Если бы можно было просмотреть всю борьбу, какую в душе человека ведёт его склонность к плохому с остатками добродетели, а часто какой-то непонятный фатализм, гонящий к злу, который средние века называли дьяволом – эта драма души была бы в действительности горячо занимательней, чем все греческие трагедии.
Нет, наверное, человека, которому бы в жизни не приходили плохие мысли, но это – зёрна, которые рассеивает ветер, лишь плохое дело укоренит сорняк навеки. Как те тернии и чертополохи наших полей, которые, скашиваемые каждый год, с каждой весной возвращаются, так поступки какой-то тайной силой связывают человека со злом… Кто раз напился – будет пить, говорит французская поговорка.
Преслер вернулся домой, борясь с собой, то охваченный искушением воспользоваться этим открытием, то чувствуя к нему отвращение, то откладывая на потом и т. п. Он чувствовал, что этот решительный шаг может его либо высоко поднять, либо ему дорого стоить; игра была небезопасная и крупная.
Минутами ему было немного жаль этого честного полковника, который ему доверял и, несмотря на воспоминания, достаточно невыгодные, не совсем его осуждал, о других речь шла гораздо меньше.
Этим вечером против своего обыкновения, он вернулся трезвым, что сильно удивило жену, и, взяв ключ, пошёл к себе на верх. Его слышали долго ходящего, тяжко вздыхающего, а около полуночи спустился к Кахне, требуя, чтобы принесла ему водки. Горничная, которая никогда подобных посольств без ведения пани не предпринимала, пошла спросить её разрешение.
Отсюда возникла натуральная бурная сцена, супружеская склока, взаимные угрозы и пререкания, и поручик, хлопнувши дверью, сам пошёл в шинку. Жена ему только объявила, что по возращению его в дом не пустит…
– Возьми тебя дьявол с твоим домом, – крикнул взбешённый поручик, и потащился к пани Шимоновой на Беднарскую.
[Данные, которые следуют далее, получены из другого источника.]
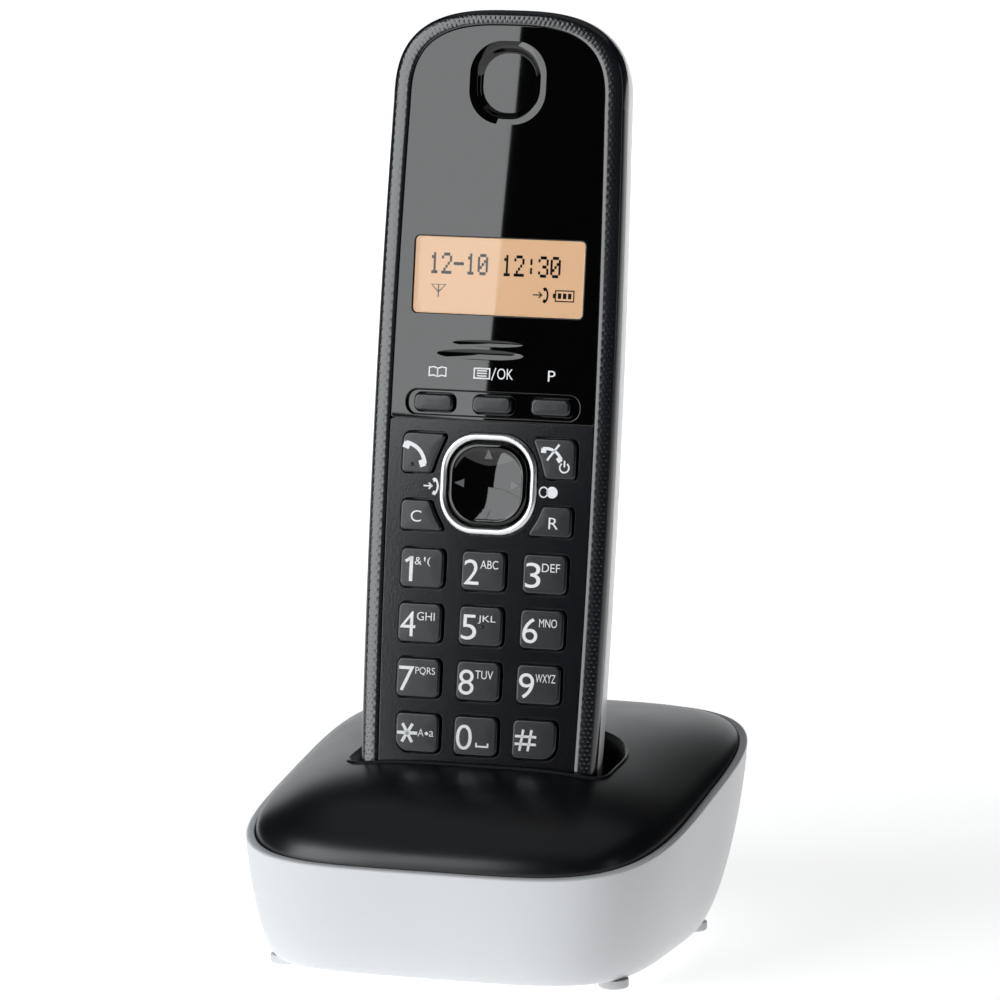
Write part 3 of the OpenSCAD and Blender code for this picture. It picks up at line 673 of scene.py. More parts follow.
def build_feet():
    low, high = node_box("base_feet")
    flat = FOOT_R - FOOT_EDGE
    profile = [(0.01, 0), (flat, 0)]
    profile += [(flat + FOOT_EDGE * math.sin(a), FOOT_EDGE * (1 - math.cos(a)))
                for a in np.linspace(0.2, PI / 2, 6)]
    profile += [(FOOT_R, high[2]), (0.01, high[2])]
    feet = [lathe(profile, (x, y)) for x in (low[0] + FOOT_R, high[0] - FOOT_R)
            for y in (low[1] + FOOT_R, high[1] - FOOT_R)]
    make("base_foot_pads", feet, "foot_rubber", "base", nodes=["base_feet"], place=False)


# Drop of the cradle's mouth below the dome; room round a charging contact and round the locator button
MOUTH_DROP, SLOT_ROOM, BUTTON_ROOM = 1.3, 0.8, 0.8


def build_cover():
    inset = SHELL_WALL + COVER_GAP
    # Rays from the cradle's middle join its outline on the dome to the cover's outline
    mouth = cup_outline(BEAD_W)
    lip = hs(level(mouth, on_dome(mouth)))
    centre = lip[:, :2].mean(0)
    angle = np.unwrap(np.arctan2(lip[:, 1] - centre[1], lip[:, 0] - centre[0]))
    edge = base_xy(DENSE, BASE_W, BASE_D, 0, inset)
    edge_angle = np.unwrap(np.arctan2(edge[:, 1] - centre[1], edge[:, 0] - centre[0]))
    order = np.argsort(edge_angle)
    wrapped = np.concatenate([edge_angle[order] - 2 * PI, edge_angle[order], edge_angle[order] + 2 * PI])
    x = np.interp(angle, wrapped, np.tile(edge[order, 0], 3))
    y = np.interp(angle, wrapped, np.tile(edge[order, 1], 3))
    rim = np.stack([x, y], -1)
    rings = []
    # Skirt, rounded outer edge, dome
    for down, g in ((SKIRT_H, 1.6), (SKIRT_H * 0.6, 0.7), (1.5, 0.15), (0.6, 0.0)):
        p = rim * (1 - g / (BASE_D / 2))
        rings.append(level(p, rim_at(rim[:, 1]) - down))
    for f in np.linspace(0, 1, 46) ** 1.8:
        xy = mix(rim, lip[:, :2], f)
        rings.append(level(xy, dome_at(xy[:, 0], xy[:, 1])))
    # Rolled rim of the cradle, from the dome over a bead into the cup
    for k in range(1, BEAD_STEPS + 1):
        s = k / BEAD_STEPS
        grow = BEAD_W * (1 - s) + 0.25 * math.sin(PI * s)
        section = cup_outline(grow)
        rise = RIM_BEAD * math.sin(PI * min(1, s * 1.25)) ** 1.2 if s < 0.8 else 0.0
        fall = MOUTH_DROP * max(0, (s - 0.45) / 0.55) ** 2.2
        rings.append(hs(level(section, on_dome(section) + rise - fall)))
    section = cup_outline(0)
    top = on_dome(section) - MOUTH_DROP
    for f in (0.12, 0.4, 0.7, 0.93):
        rings.append(hs(level(section, mix(top, CUP_FLOOR, f))))
    for grow, z in ((-0.3, CUP_FLOOR + 0.08), (-0.8, CUP_FLOOR)):
        rings.append(hs(level(cup_outline(grow), z)))
    floor_ring = rings[-1]
    # Underside: cup floor, cup wall outside, dome inside, back to the skirt
    wall = cup_outline(CUP_WALL)
    wall_top = on_dome(wall) - COVER_WALL
    under_z = CUP_FLOOR - CUP_WALL
    under_floor = hs(level(wall, under_z))
    back = [under_floor]
    back += [hs(level(wall, mix(under_z, wall_top, f))) for f in (0.3, 0.6, 1)]
    for f in (0.15, 0.4, 0.65, 0.85, 0.97):
        xy = mix(back[3][:, :2], rim * (1 - COVER_WALL / (BASE_D / 2)), f)
        under_dome = np.maximum(dome_at(xy[:, 0], xy[:, 1]) - COVER_WALL, rim_at(xy[:, 1]) - 2)
        back.append(level(xy, under_dome))
    p = rim * (1 - (COVER_WALL + 1.6) / (BASE_D / 2))
    back.append(level(p, rim_at(rim[:, 1]) - SKIRT_H))
    # Floor of the cup with its two contact slots
    slots = [box_loop(sx * CONTACT_X, CONTACT_Y, CONTACT_W + SLOT_ROOM, 2 * CONTACT_R + SLOT_ROOM, 0.4, 6)
             for sx in (-1, 1)]

    def floor_at(z, ring):
        return filled([ring] + [hs(level(slot, z)) for slot in slots])

    slot_walls = [tube([hs(level(slot, z)) for z in (CUP_FLOOR, under_z)], first_cap=False, last_cap=False)
                  for slot in slots]
    skin = merge(
        tube(rings, first_cap=False, last_cap=False), floor_at(CUP_FLOOR, floor_ring), *slot_walls,
        floor_at(under_z, under_floor), tube(back, first_cap=False, last_cap=False),
        tube([back[-1], rings[0]], first_cap=False, last_cap=False))
    cover = solid("cover_blank", [skin], place=False)
    button = box_loop(0, LOCATOR_Y, LOCATOR_W + BUTTON_ROOM, LOCATOR_H + BUTTON_ROOM,
                      (LOCATOR_H + BUTTON_ROOM) / 2 - 0.01, 16)
    well = tube([level(button, z) for z in (25.0, 60.0)])
    carve(cover, ("DIFFERENCE", solid("button_well", [well], place=False)))
    promote(cover, "base_cover_dome", 40, "base_black", "base", ["base_top_cover"])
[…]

Здесь ещё светилась одна маленькая лампочка, несколько каких-то людей общалось в другой комнате, а в первой с удивлением он застал, якобы дремлющего знакомого коллегу, некоего Мушинца, который, все положения и ремёсла в жизни испробовав, наконец обосновался аж в полиции. Мушинец, щуплый малый с одним глазом, потому что другой где-то в дороге жизни потерял, больше видел одним, чем многие люди двумя. Был это чертёнок – не человек, на вид тщедушный, а стойкий, как железо. Он на самом деле имел тот же изъян, что Преслер, так как был зависимым пьяницей, но он владел зависимостью, не зависимость им. Временами по четыре недели водки в рот не брал, никакого алкоголя не пробовал, потом вдруг закрывался на несколько дней, пил даже до болезни, и выходил бледный, уставший – но уже трезвый. Мушинец был самым опасным из шпионов, потому что имел чрезвычайно много ловкости, ему не нужно было всего слышать, много догадывался, а с каждым человеком его языком умел говорить. Бывалый старик, он не терпел поручика, поручик его тоже не переносил, но оба делали вид сердечных приятелей. Преслер нахмурился, увидев противника на своём месте, поздоровался с ним, однако, достаточно вежливо и primo imp etu[3] пошёл выпить водки, чувствуя себя каким-то ослабевшим.
– А ты, сударь, не пьёшь? – спросил он Мушинца.
– Я не пью, теперь такое время, – ответил он, – что в водку вдоваться нельзя, она сладкая, но бестия предательская.
– Маленькая рюмка, – сказал Преслер, – охлаждает и подкрепляет.
– Подкрепляйся и охлаждайся, я сегодня не пью.
Поручику как-то грустно было соло со своей зависимостью выступать.
– Эх! – изрёк он. – Для компании!
– Видишь, сердце, – воскликнул Мушинец, – я как пью, то уже не рюмком, а бутылкой.
– Тогда мы будем пить бутылкой.
– Видишь, я как начну бутылку, то дотяну до полдюжины, а как полдюжину выпью, начинаю полгарковку[4] и потом из меня труп.